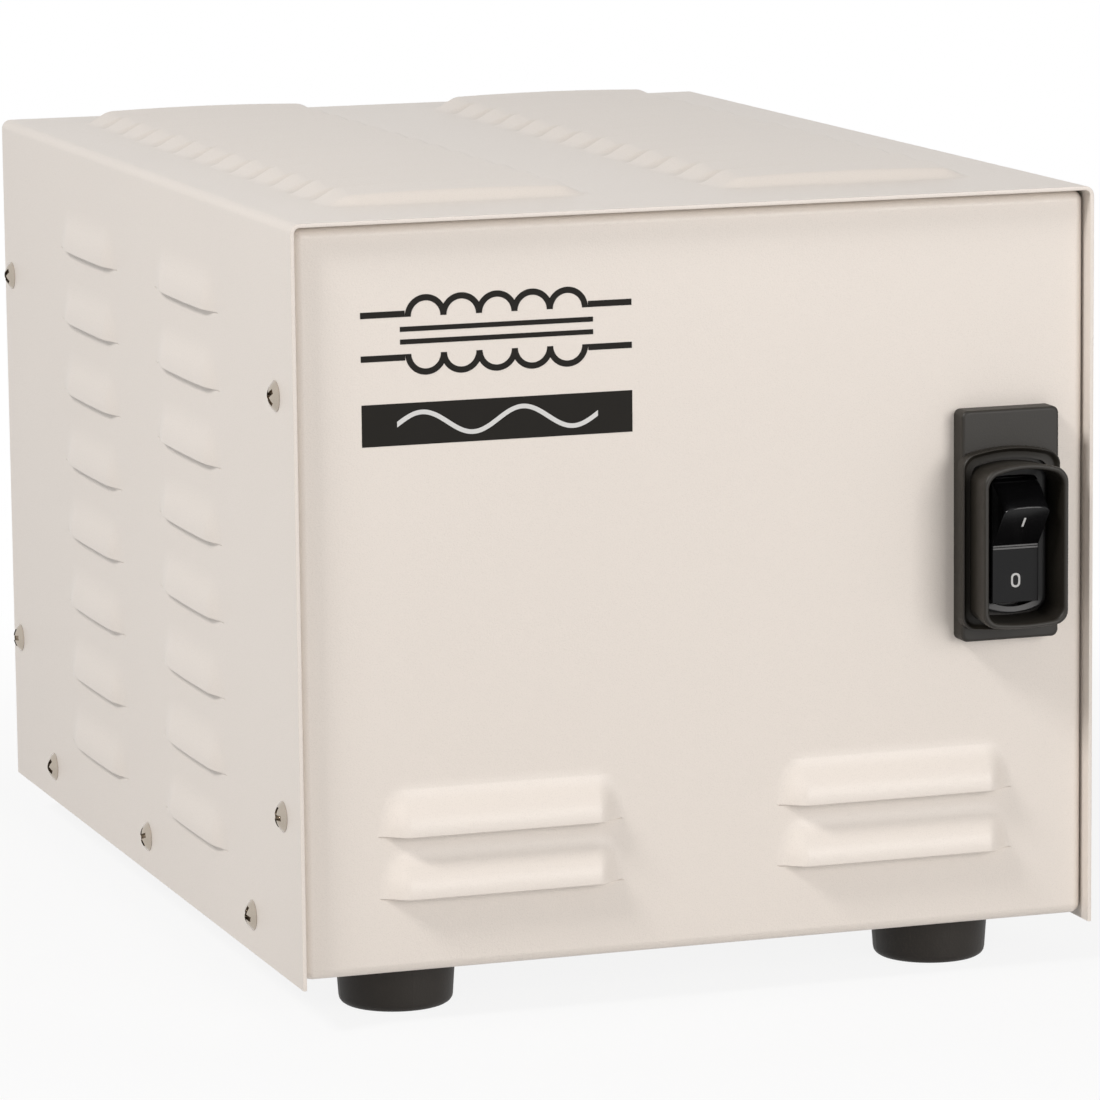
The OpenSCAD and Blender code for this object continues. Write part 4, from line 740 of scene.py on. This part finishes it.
boot = loft("boot", (rim_x, 0, pivot_z),
            [(rim_w + grow * mm, rim_h + grow * mm, panel_y - out * mm) for grow, out in shroud_profile],
            along=1, radius=rim_radius, bows=rim_bows)
cut_away(guard, collar, "UNION")
cut_away(guard, boot, "UNION")
bpy.ops.mesh.primitive_cube_add(size=1, location=(switch_x, panel_y, pivot_z), scale=breaker_hole)
cut_away(guard, bpy.context.active_object)
soften(guard, 0)
finish_piece(guard, guard_rubber, "case", "guard_rubber", "switch_guard")


# Bezel of the rocker breaker: a glossy moulded frame that the rocker sits in, its ends slightly arched.
black_gloss = moulded("black_gloss", (0.005, 0.005, 0.0055), 0.16, grain=1.5 * mm, depth=0.003 * mm,
                      shine=0.25)
black_satin = moulded("black_satin", (0.012, 0.012, 0.012), 0.34, grain=0.8 * mm, depth=0.01 * mm,
                      shine=0.3)
bezel_w, bezel_h, bezel_face = 17 * mm, 35.6 * mm, breaker_low.y
bezel_back, bezel_edge, bezel_slope = breaker_high.y, 0.25 * mm, 0.3 * mm
way_w, way_h, slope_w = 12.7 * mm, 32.5 * mm, 1.1 * mm
bezel_r, bezel_bows = 1.6 * mm, (0.6 * mm, 1.8 * mm)
bezel_rings = [(bezel_w, bezel_h, bezel_back), (bezel_w, bezel_h, bezel_face + bezel_edge),
               (bezel_w - 0.6 * bezel_edge, bezel_h - 0.6 * bezel_edge, bezel_face + 0.3 * bezel_edge),
               (bezel_w - 2 * bezel_edge, bezel_h - 2 * bezel_edge, bezel_face),
               (way_w + 2 * slope_w, way_h + 2 * slope_w, bezel_face),
               (way_w, way_h, bezel_face + bezel_slope), (way_w, way_h, bezel_back - merge_gap)]
bezel = loft("rocker_bezel", (switch_x, 0, pivot_z), bezel_rings, along=1, radius=bezel_r,
             bows=bezel_bows, through=True)
soften(bezel, 0)
finish_piece(bezel, black_satin, "case", "rocker_plastic", "breaker_bezel")


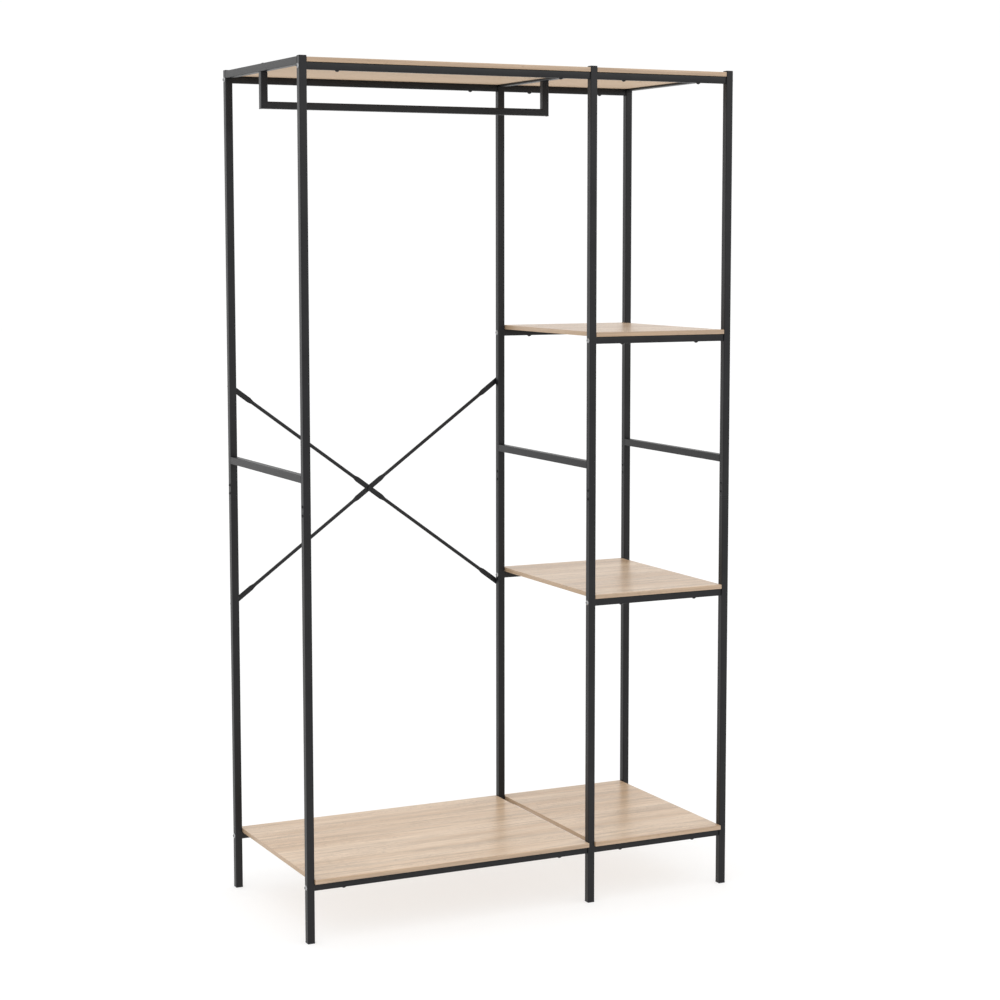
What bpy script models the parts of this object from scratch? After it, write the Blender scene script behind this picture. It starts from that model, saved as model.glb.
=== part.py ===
"""Open wardrobe: three steel side frames, long rails, oak boards, a hanging bar and a crossed brace.

Metres, +Z up, +X to the right and -Y to the front. The origin lies on the floor in the middle of the
footprint. The left bay holds the hanging bar, the right bay holds two shelves between its top and
bottom boards. Rail bolts and shelf screws are fused with their rail, hanging bolts with their side rail,
and sleeve screws with their post. The bolts of the brace are parts of their own.
"""
import math

import bmesh
import bpy
from mathutils import Matrix, Vector

# Overall sizes
HEIGHT = 1.800
DEPTH = 0.460
LEFT_BAY = 0.635
RIGHT_BAY = 0.317
CLEARANCE = 0.0003
FUSE_DEPTH = 0.0001

# Square tube of the side frames
POST = 0.016
POST_WALL = 0.0010
POST_CORNER = 0.0016

# Joint between leg and upper post, and the middle side rail's top above it
JOINT_HEIGHT = 0.872
MIDDLE_RAIL_RISE = 0.094
SLEEVE_REACH = 0.042
SLEEVE_WALL = 0.0014
SLEEVE_LAP = 0.003
SLEEVE_SCREW_RISES = (0.013, 0.031)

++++

▶ **Work required**
Take the entries and copy them out exactly.

▶ **Response**
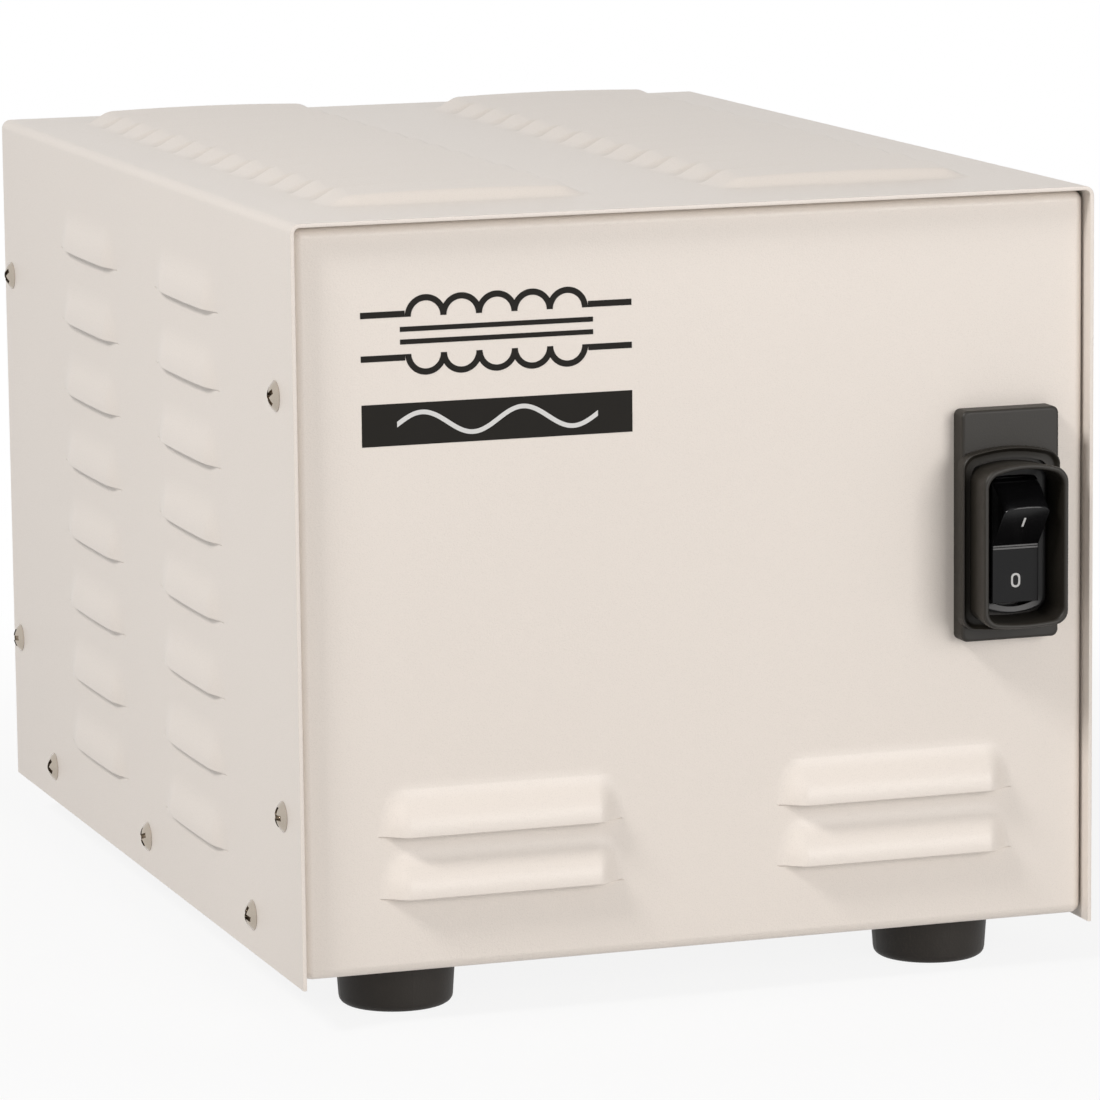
The OpenSCAD and Blender code for this object continues. Write part 4, from line 740 of scene.py on. This part finishes it.
boot = loft("boot", (rim_x, 0, pivot_z),
            [(rim_w + grow * mm, rim_h + grow * mm, panel_y - out * mm) for grow, out in shroud_profile],
            along=1, radius=rim_radius, bows=rim_bows)
cut_away(guard, collar, "UNION")
cut_away(guard, boot, "UNION")
bpy.ops.mesh.primitive_cube_add(size=1, location=(switch_x, panel_y, pivot_z), scale=breaker_hole)
cut_away(guard, bpy.context.active_object)
soften(guard, 0)
finish_piece(guard, guard_rubber, "case", "guard_rubber", "switch_guard")


# Bezel of the rocker breaker: a glossy moulded frame that the rocker sits in, its ends slightly arched.
black_gloss = moulded("black_gloss", (0.005, 0.005, 0.0055), 0.16, grain=1.5 * mm, depth=0.003 * mm,
                      shine=0.25)
black_satin = moulded("black_satin", (0.012, 0.012, 0.012), 0.34, grain=0.8 * mm, depth=0.01 * mm,
                      shine=0.3)
bezel_w, bezel_h, bezel_face = 17 * mm, 35.6 * mm, breaker_low.y
bezel_back, bezel_edge, bezel_slope = breaker_high.y, 0.25 * mm, 0.3 * mm
way_w, way_h, slope_w = 12.7 * mm, 32.5 * mm, 1.1 * mm
bezel_r, bezel_bows = 1.6 * mm, (0.6 * mm, 1.8 * mm)
bezel_rings = [(bezel_w, bezel_h, bezel_back), (bezel_w, bezel_h, bezel_face + bezel_edge),
               (bezel_w - 0.6 * bezel_edge, bezel_h - 0.6 * bezel_edge, bezel_face + 0.3 * bezel_edge),
               (bezel_w - 2 * bezel_edge, bezel_h - 2 * bezel_edge, bezel_face),
               (way_w + 2 * slope_w, way_h + 2 * slope_w, bezel_face),
               (way_w, way_h, bezel_face + bezel_slope), (way_w, way_h, bezel_back - merge_gap)]
bezel = loft("rocker_bezel", (switch_x, 0, pivot_z), bezel_rings, along=1, radius=bezel_r,
             bows=bezel_bows, through=True)
soften(bezel, 0)
finish_piece(bezel, black_satin, "case", "rocker_plastic", "breaker_bezel")


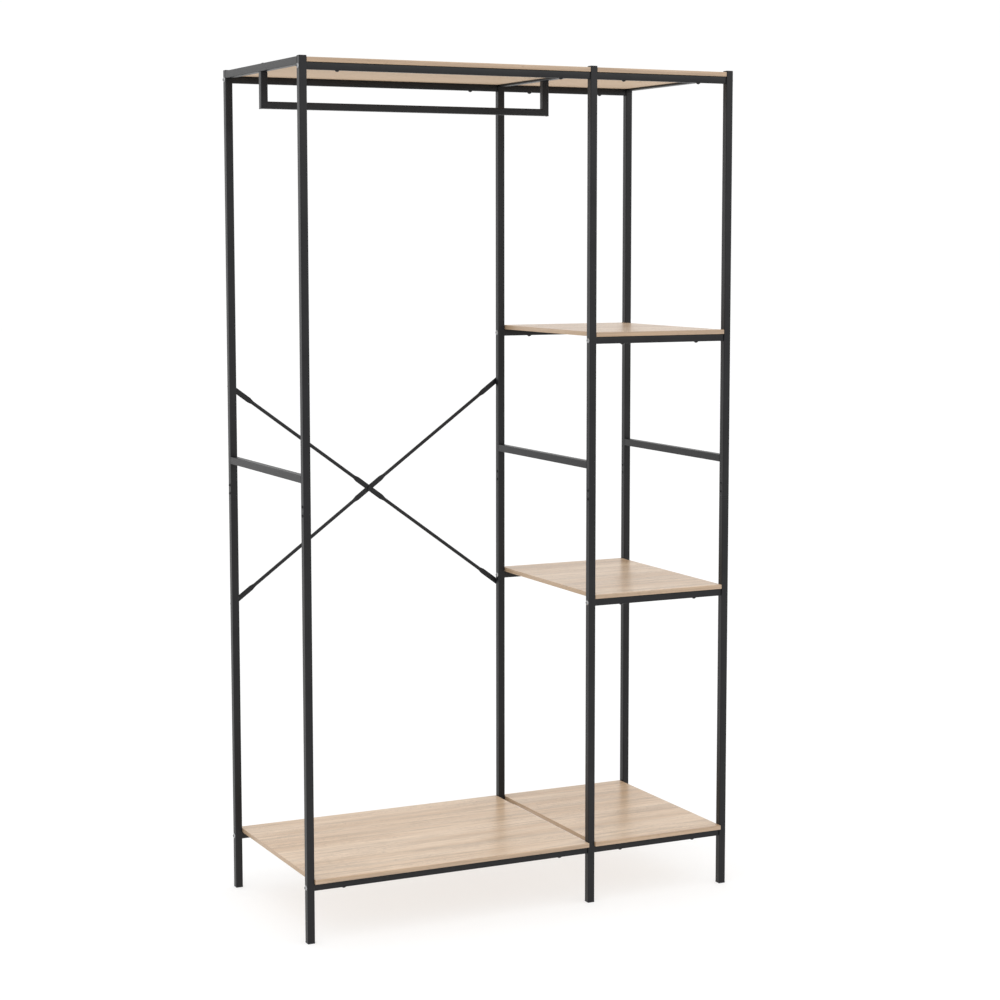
What bpy script models the parts of this object from scratch? After it, write the Blender scene script behind this picture. It starts from that model, saved as model.glb.
=== part.py ===
"""Open wardrobe: three steel side frames, long rails, oak boards, a hanging bar and a crossed brace.

Metres, +Z up, +X to the right and -Y to the front. The origin lies on the floor in the middle of the
footprint. The left bay holds the hanging bar, the right bay holds two shelves between its top and
bottom boards. Rail bolts and shelf screws are fused with their rail, hanging bolts with their side rail,
and sleeve screws with their post. The bolts of the brace are parts of their own.
"""
import math

import bmesh
import bpy
from mathutils import Matrix, Vector

# Overall sizes
HEIGHT = 1.800
DEPTH = 0.460
LEFT_BAY = 0.635
RIGHT_BAY = 0.317
CLEARANCE = 0.0003
FUSE_DEPTH = 0.0001

# Square tube of the side frames
POST = 0.016
POST_WALL = 0.0010
POST_CORNER = 0.0016

# Joint between leg and upper post, and the middle side rail's top above it
JOINT_HEIGHT = 0.872
MIDDLE_RAIL_RISE = 0.094
SLEEVE_REACH = 0.042
SLEEVE_WALL = 0.0014
SLEEVE_LAP = 0.003
SLEEVE_SCREW_RISES = (0.013, 0.031)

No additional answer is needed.